Im in the same situation your wife is in. When I was little I was sexually abused by my father. Not once, not twice, but daily for years. He drank alot and my mother had know idea. About ten years back he realized how bad he had hurt me and apologized and always does things for me to let me know hes sorry. Our relationship is not the same, and there really is no way to mend it, but I have seen his sacrafices to gain my forgiveness and see the change that there is in him. However, because of the situation, I am paranoid about men and their intentions with children. Before my husband and I got married, I let him know. NO SECRETS right? I regret letting him and really dont feel like i can tell him anything becuase of the way he reacts. Everytime I want to see my parents he fights with me about it, he makes it seem like i have to choose between them and him. I love him alot, but i also love my mom, my sister, brothers, grandparents, and yes despite what my father did, i love him too. I cant get him to go with me. Easter is coming up, and I miss my family, i begged him to go with me and he said he didn't want to be near a petefile. Honestly the way he reacts makes me feel like a victim again. One time I even considered killing myself because of things that he has said regarding that issue. I love him, but even though I know he is just trying to be protective, the way you are to your wife, it actually makes things worse. She will ask for your help when she needs it, but if you never been through it you wont understand, if you love her just try to.


----------



## USAF (Mar 26, 2009)

briannak,
I wish she had never told me. You want to push a button in a man tell him someone hurt the person he loves. She was sexually, physically, verbally, and emotionally abused for years, but she seems to have dealt with it better than most. The Protection we men give is extreme especially in cases like my wifes. For me it's like my wife was raped by these people and I can't understand how she could still want a relationship with them. I know it's her family but in my mind it doesn't make sense. Your right we don't understand what you are feeling ....but what we do understand is that it doesn't add up and the way we feel is right but to you it's a stress. That is hard to deal with. We don't want to hurt you....We want to make you happy, but not with the people that have hurt you. I would rather let go and let her life start again with someone else because I won't stop being who I am...her husband. She can be with someone that dosen't know anything about it and she will never have to deal with the protection issue. I can't stop being protective when it comes to them because I know about the gross things they did to her. I know it happened when she was a child but something in my head feels bad because I couldn't protect her. So, I do what I can now.
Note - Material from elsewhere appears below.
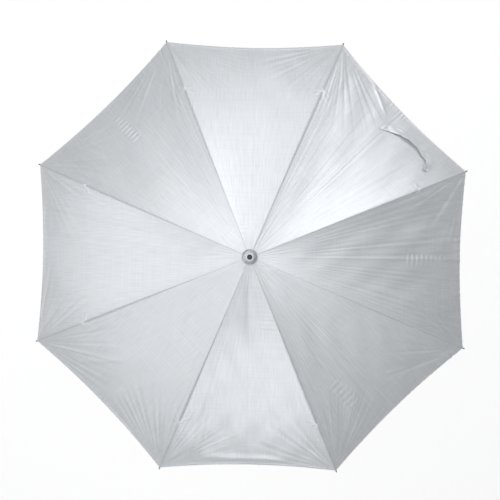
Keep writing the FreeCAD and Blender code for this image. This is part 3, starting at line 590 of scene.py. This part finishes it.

It never leaves you. 
Yeah I know what I need to do.....but it hurts to think about it.


----------



## Tim (Mar 24, 2009)

My opinion is you need a trial seperation USAF. You are co-dependent and until you realize that you are choosing this path you wont divert from it.

This will continue happening. These people are victims but they seek out to remain that way. The seek approval from those that have hurt them as well as those that CAN hurt them. If you understand that, it will start to make sense why she leaves you in the dust...because you actually care and she knows she doesnt need to win your acceptance of her. She takes advantage and for granted of your love...but what she really wants in life is love from her predators. There's nothing you can do about that, its totally in her control and nothing will change because they dont think they are in control at all!


----------



## USAF (Mar 26, 2009)

We went to counseling and I brought up the issue of her trying to rekindle a relationship with her parents and that it felt like I was an accessory to this relationship. She really didn't understand where I was coming from...then the counselor said EXACTLY what I've been trying to put into words for years. She told my wife that "The place in your life where you are suppose to grow into and become you (the person you are) is filled with the memories of abuse and the loyalty to your mother. You can't grow when these things are in the way." my eyes lit up and she had the look on her face that I have never seen before. We will be going back tonight. 

I can say this....It feels good for someone to put that feeling into words, but I feel it may be too late for us. I want to be a husband not a fall back..or safe place. I love her but I can't be a husband to her if she wants the same people that hurt her and me back in her life.


----------



## Tim (Mar 24, 2009)

USAF I think you are starting to outgrow your 'nice guy' syndrome (co-dependent).
I think you are ripe for change because you are fed up.
Please order this book
"No More Mr. Nice Guy!" No More Mr. Nice Guy
If you remain the nice guy, you'll only attract more women like this. By nature you are a rescuer and you dont even realize it but you also subconsciously pursue women like that. Take repsonsibility for the path you have taken so you wont go down that path again!


----------